While scatter distributes a list of data across multiple processes, gather collects the data from all processes and stores it in a list, which can then be further processed by the root process.

Applied to our example, this looks as follows:

all_vals = comm.gather(val)
if rank == 0:
    print(f"Gather gives me the following list: {all_vals}")

    # Sum this list
    val = sum(all_vals)
    print("The sum of 1 to", N, "is", val)

Output:

Gather gives me the following list: [3126250, 9376250, 15626250, 21876250]
The sum of 1 to 10000 is 50005000.

The complete code for solving our example is:

from mpi4py import MPI

comm = MPI.COMM_WORLD
rank = comm.Get_rank()
size = comm.Get_size()

if rank == 0:
    N = 1000

    # Compute start and end indices
    start_indices = [int(p*N/size + 1) for p in range(size)]
    end_indices = [int((p+1)*N/size) for p in range(size)]

    # Collect into a list
    sendobj = [(start_indices[p], end_indices[p]) for p in range(size)]
else:
    sendobj = None

# Send indices to worker processes
data = comm.scatter(sendobj, root=0)

# Unpack indices
start_idx = data[0]
end_idx = data[1]

print(f"Hello!

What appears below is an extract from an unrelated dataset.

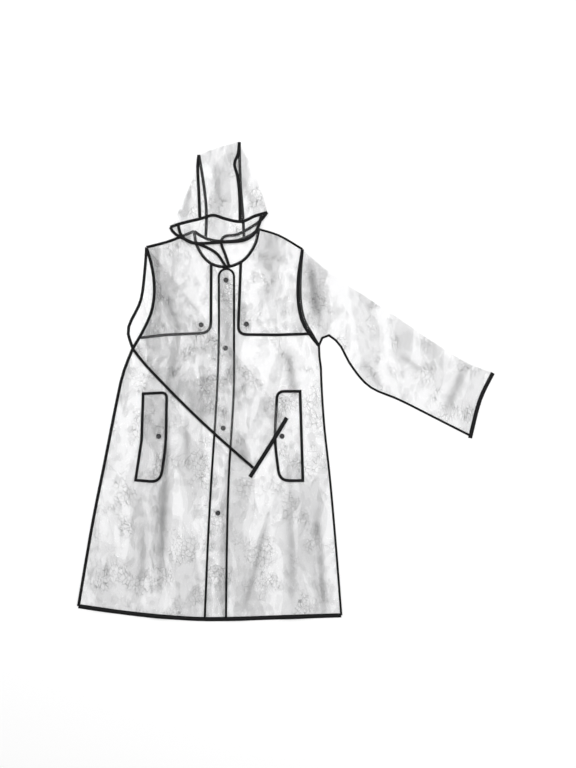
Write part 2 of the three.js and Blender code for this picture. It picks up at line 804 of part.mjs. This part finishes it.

I am process {rank+1} of {size}. I sum up {start_idx} to {end_idx}")

# Solve subproblems
val = sum(range(start_idx, end_idx + 1))

# Send data to the main process
# Option 1: via send/recv
# if rank == 0:
#     for i in range(1, size):
#         tmp = comm.recv(source=i, tag=7)
#         val = val + tmp
# else:
#     comm.send(val, dest=0, tag=7)

# Option 2: via gather
# all_vals = comm.gather(val, root=0)
# if rank == 0:
#     print(f"Gather gives me the following list: {all_vals}")
#     val = sum(all_vals)

# Option 3: via reduce
val = comm.reduce(val, op=MPI.SUM, root=0)

# Console output
if rank == 0:
    print(f"The sum of 1 to {N} is {val}.")

Hello! I am process 1 of 1. I sum up 1 to 1000
The sum of 1 to 1000 is 500500.

We have now learned the most important communication mechanisms of MPI:

Point-to-point communication (send, recv)
Distribution of data (bcast, scatter)
Combining results (gather, reduce)

With these building blocks, many parallel algorithms can already be implemented.